Graphics allows for changing the interface size and its rendering behavior. User Interface Scale sets the on-screen interface size to a fixed percentage value. Draw Mode enables Software or OpenGL (experimental) graphics rendering. Note that graphics performance can improve on some systems using OpenGL based rendering, but is generally less compatible.

Processing shows the plug-in latency and sample rate details. Highest quality rendering enables the option to always render at the highest Processing Quality, no matter what type is enabled in the Toolbar. See the “Processing Quality” subchapter for more details on these modes.

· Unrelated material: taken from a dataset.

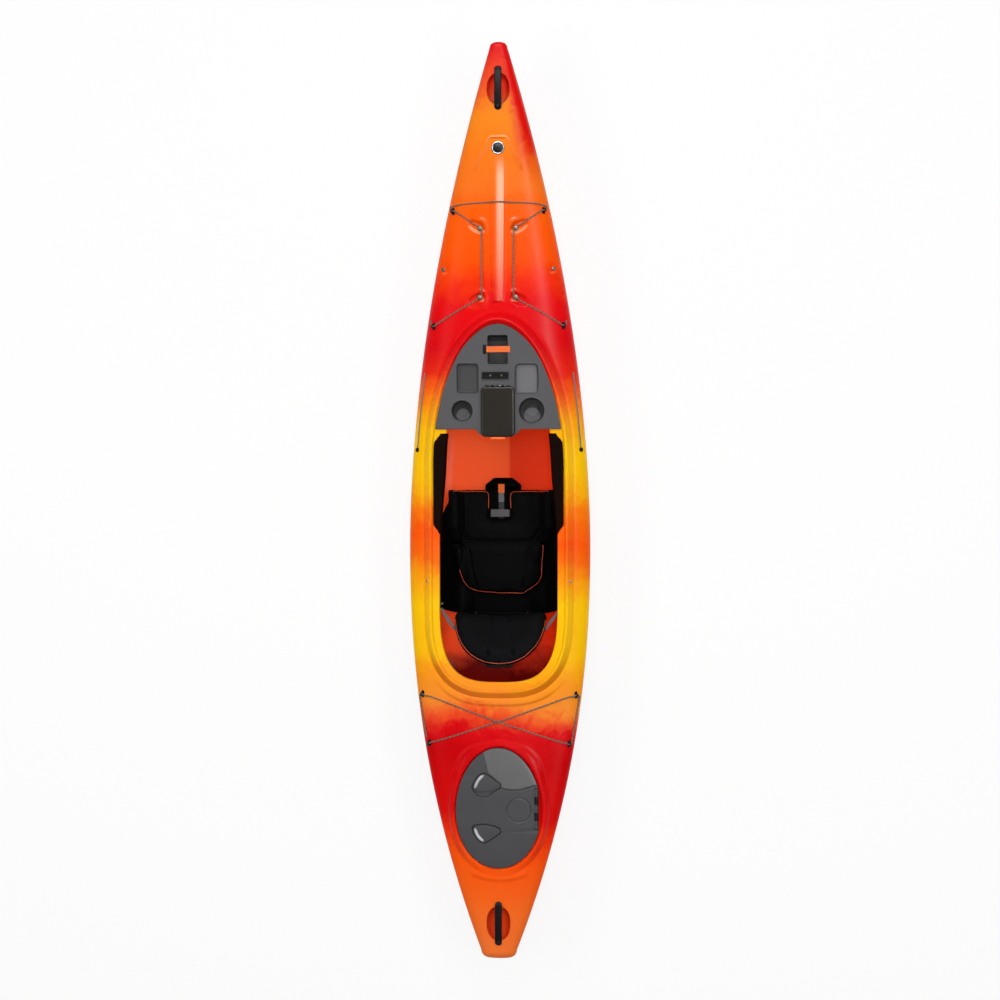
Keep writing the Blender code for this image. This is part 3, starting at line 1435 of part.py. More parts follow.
def cushion_form(
    name, front_y, rear_y, width_at, thickness_at, low_off, columns, rows, split=None, shift=0.0
):
    """Crowned cushion that follows the pan, moved sideways by shift. It is thinner at its edges."""
    rings = []
    for j in range(rows + 1):
        v = j / rows
        y = front_y + (rear_y - front_y) * v
        reach = width_at(v)
        low, high = [], []
        for k in range(columns + 1):
            u = 2 * k / columns - 1
            s = reach * u
            low.append(pan_point(s * 0.98 + shift, y, low_off))
            high.append(pan_point(s + shift, y, low_off + thickness_at(u, v)))
        ring = low + high[::-1]
        if split:
            ring = [split(point, v) for point in ring]
        rings.append(ring)
    return solid(name, rings)


def crest_bulge(u, v, sharp=6):
    """Crown of a cushion over its plan: 1 in the middle, falling to about a third at the edges."""
    across = 1 - abs(u) ** sharp
    along = 1 - abs(2 * v - 1) ** sharp
    return 0.35 + 0.65 * math.sqrt(max(0.0, across) * max(0.0, along))


def seat_cushions():
    """Front cushion, which tips up to lift the thighs, and rear cushion, both on the pan."""
    sheet = SEAT_SHEET + 0.0006
    front_reach = cushion_reach(CUSHION_FRONT_WIDTH / 2)
    rear_reach = cushion_reach(CUSHION_REAR_WIDTH / 2)
    axis_z = pan_floor_z() + sheet + CUSHION_THICKNESS
    opening = math.tan(math.radians(LIFTER_ANGLE + 1))

    def front_split(point, v):
        """The rear edge of the front cushion leans forward above the hinge, so that it can tip up."""
        if v < 1:
            return point
        lean = max(0.0, point.z - axis_z) * opening
        return Vector((point.x, point.y + 0.0006 + lean, point.z))

    front = cushion_form(
        "front",
        SEAT_FRONT_Y + 0.004,
        CUSHION_SPLIT_Y,
        lambda v: front_reach * (1 - 0.07 * (1 - min(1.0, v / 0.3)) ** 2),
        lambda u, v: CUSHION_THICKNESS * crest_bulge(u, 0.5 * (v + 0.06) if v < 0.94 else 0.5),
        sheet,
        14,
        8,
        front_split,
    )
    notch = rounded(NOTCH_WIDTH, 0.240, 0.012, 3, (NOTCH_X, SEAT_FRONT_Y - NOTCH_DEPTH + 0.120))
    carve(front, prism("notch", notch, 0.0, 0.3))
    half = PULL_STRAP_WIDTH / 2 + 0.003
    rear_y = SEAT_FRONT_Y - NOTCH_DEPTH
    left, right = PULL_STRAP_X - half, PULL_STRAP_X + half
    channel = (left, rear_y - 0.052, 0.0), (right, rear_y + 0.01, pan_floor_z() + SEAT_SHEET + 0.0045)
    carve(front, box("channel", *channel))
    piece(front, "seat_cushion_front", "fabric", 60.0)

    def rear_width(v):
        """The rear cushion narrows in a round end."""
        return rear_reach * (1 - 0.55 * max(0.0, (v - 0.35) / 0.65) ** 2.4)

    rear = cushion_form(
        "rear",
        CUSHION_SPLIT_Y - 0.0006,
        CUSHION_REAR_Y,
        rear_width,
        lambda u, v: CUSHION_THICKNESS * crest_bulge(u, 0.5 + 0.5 * v * 0.97),
        sheet,
        14,
        8,
        shift=REAR_CUSHION_SHIFT,
    )
    piece(rear, "seat_cushion_rear", "fabric", 60.0)
    pivot("leg_lifter_pivot", Matrix.Translation((0, CUSHION_SPLIT_Y, axis_z)), [front], local=False)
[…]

Registration offers access to offline and online product registration options. See the “Product Registration” chapter for more information.

Local Data allows for exporting and importing user preferences, presets, and keys, to and from other systems. Local data can also be deleted for all Tokyo Dawn Labs plug-ins using the Trash Can button.

In addition, the Folder button opens the Tokyo Dawn Labs local data folder containing all configuration files and keys. Note that these operations affect all TDR plug-ins, and not just TDR Limiter 6 GE.

Updates allows to Check for updates and to Download latest version. Automatic Lookups can be enabled to Check for updates (once per day).

Help contains Documentation and Support links for the user manual, official video tutorial, report a bug, and support.

About shows the version number, build date, format, credits, and other detailed information.

Context Menu

Standard Context Menu

Additional options can be accessed using the standard context menu. This can be opened by right-clicking on a blank area anywhere in the UI. A click outside of the menu closes it.

User Interface Scale sets the on-screen interface size to a fixed percentage value of 100%, 125%, or 150%.

Instance allows for renaming the specific plug-in instance.

Copy State (Ctrl+C) and Paste State (Ctrl+V) allows copying control states (i.e. “presets”) across plugin instances and plugin hosts. Share State opens a dialog with additional preset sharing options via e-mail or internet forums.